Friday, October 31, 2014

Myopia


Expanded from a response to a Stephan Molyneux video on youtube:

Perhaps psychological Myopia is the sane mind's attempt to stay sane in the face of the forced demand to conform to contradictory social ideals.  This strategy is to "remain focused" on one's immediate surroundings and then willfully "ignore" the philosophical problem areas of belief that are off "in the distance."

Given the situation where one is commanded to believe a new fact that "must be true," even though it is obviously false.  Additionally, when the penalty for being discovered "promoting" the falsity, or lack-of-truth, of the new fact is a painful corporeal punishment (i.e. physical torture or imprisonment) and almost equally painful social censure (poverty and homelessness); the mind struggles for a rational solution.  

Assuming that the healthy mind seeks to avoid internal contradictions and inconsistencies of facts, this mind finds it difficult to accept new data "as true" that contradicts all prior evidence.  One possible solution to this dilemma is to relax conditions of truth and reliability, in effect refusing to judge or discriminate truth from falsity.   But this is not satisfactory because then nothing you believe has any validity and it could lead to very serious consequences in other areas of activity.   You could die.  If you no longer trust you ability to evaluate, then you no longer can reliably avoid peril, because you cannot discriminate peril.   Eventually you will be a victim to a hazard that might have otherwise been avoided if you had just learned to "trust your instincts."

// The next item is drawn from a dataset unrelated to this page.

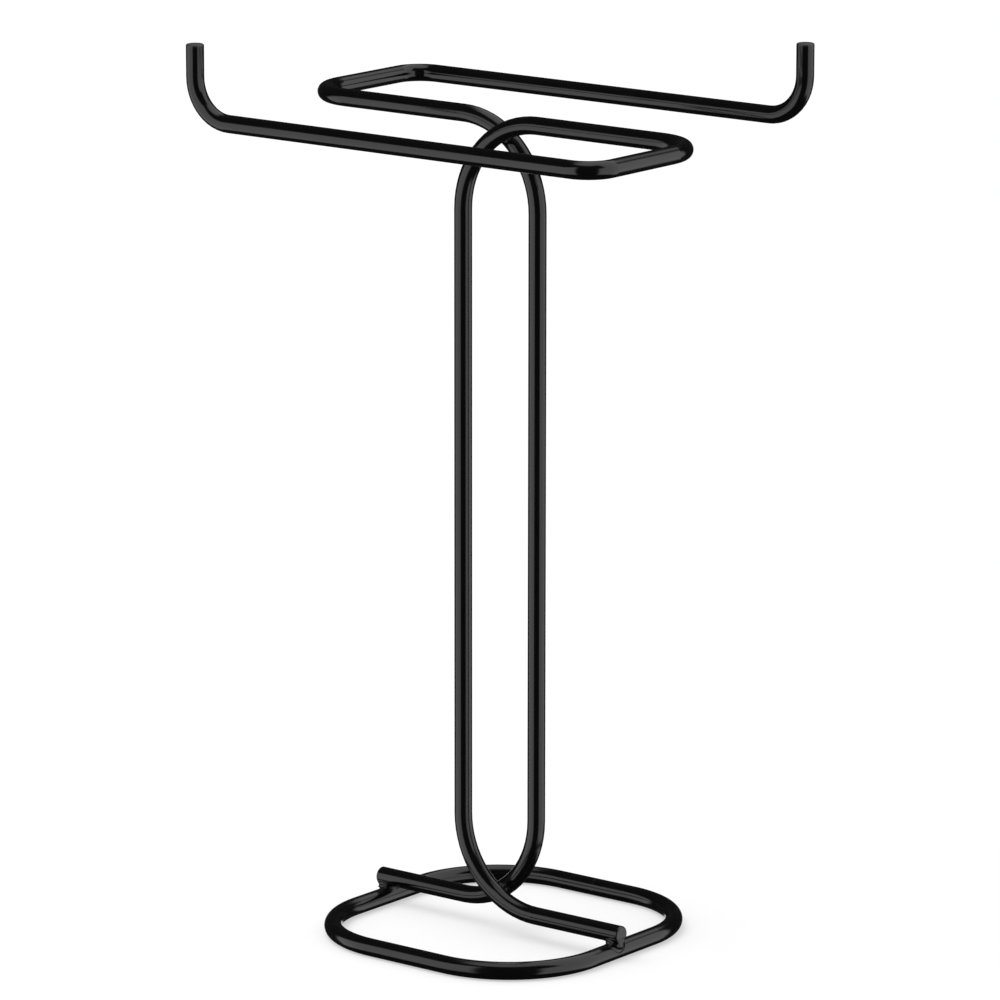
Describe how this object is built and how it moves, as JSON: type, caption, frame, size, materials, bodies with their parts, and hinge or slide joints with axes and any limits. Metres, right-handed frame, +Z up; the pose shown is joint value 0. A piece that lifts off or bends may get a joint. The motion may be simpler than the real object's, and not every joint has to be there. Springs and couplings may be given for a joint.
{
  "type": "countertop towel stand",
  "caption": "Free-standing countertop stand of bent round wire, with towel bars at the top for hanging hand towels, side loops, upturned bar ends and a closed base ring.",
  "frame": {"origin": "on the counter, under the middle of the stand, where the box of the whole object has its bottom centre", "axes": "+Z up, X along the towel bars, -Y towards the front towel bar, whose hooked end is on the -X side"},
  "size_m": [0.238, 0.1756, 0.403],
  "materials": {
    "painted_wire": "gloss black paint",
    "painted_weld": "gloss black paint over a weld"
  },
  "bodies": {
    "root": {"base_ring": "painted_wire", "ring_butt_weld": "painted_weld", "front_wire": "painted_wire", "rear_wire": "painted_wire", "upper_cross_weld": "painted_weld", "lower_cross_weld": "painted_weld", "front_foot_weld": "painted_weld", "rear_foot_weld": "painted_weld"}
  },
  "joints": []
}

Another possible solution is to accept the new data as irrefutably true and discard all previously know facts that contradict this "new data," but this is not acceptable either because it devalues your own sense of evaluation and self reliability.  Ultimately, this also degrades the previous truth value of the facts that you know to be true.  You are forced to doubt what you know to be true once again. You are forced to doubt your ability to ascertain truth and once again the consequences can be serious.


About the only solution that the sane mind can accept, and remain sane, is to "not think about" the philosophical contradictions posed by this "forced belief"and instead concentrate on the immediate world close at hand.   In this way, the consistency of thought and action can be maintained without struggling with the philosophical and social dilemma of trying to refute an obviously untrue "fact."   Any contradictions between personal philosophy and social dictates to conform can be largely avoided most of the time.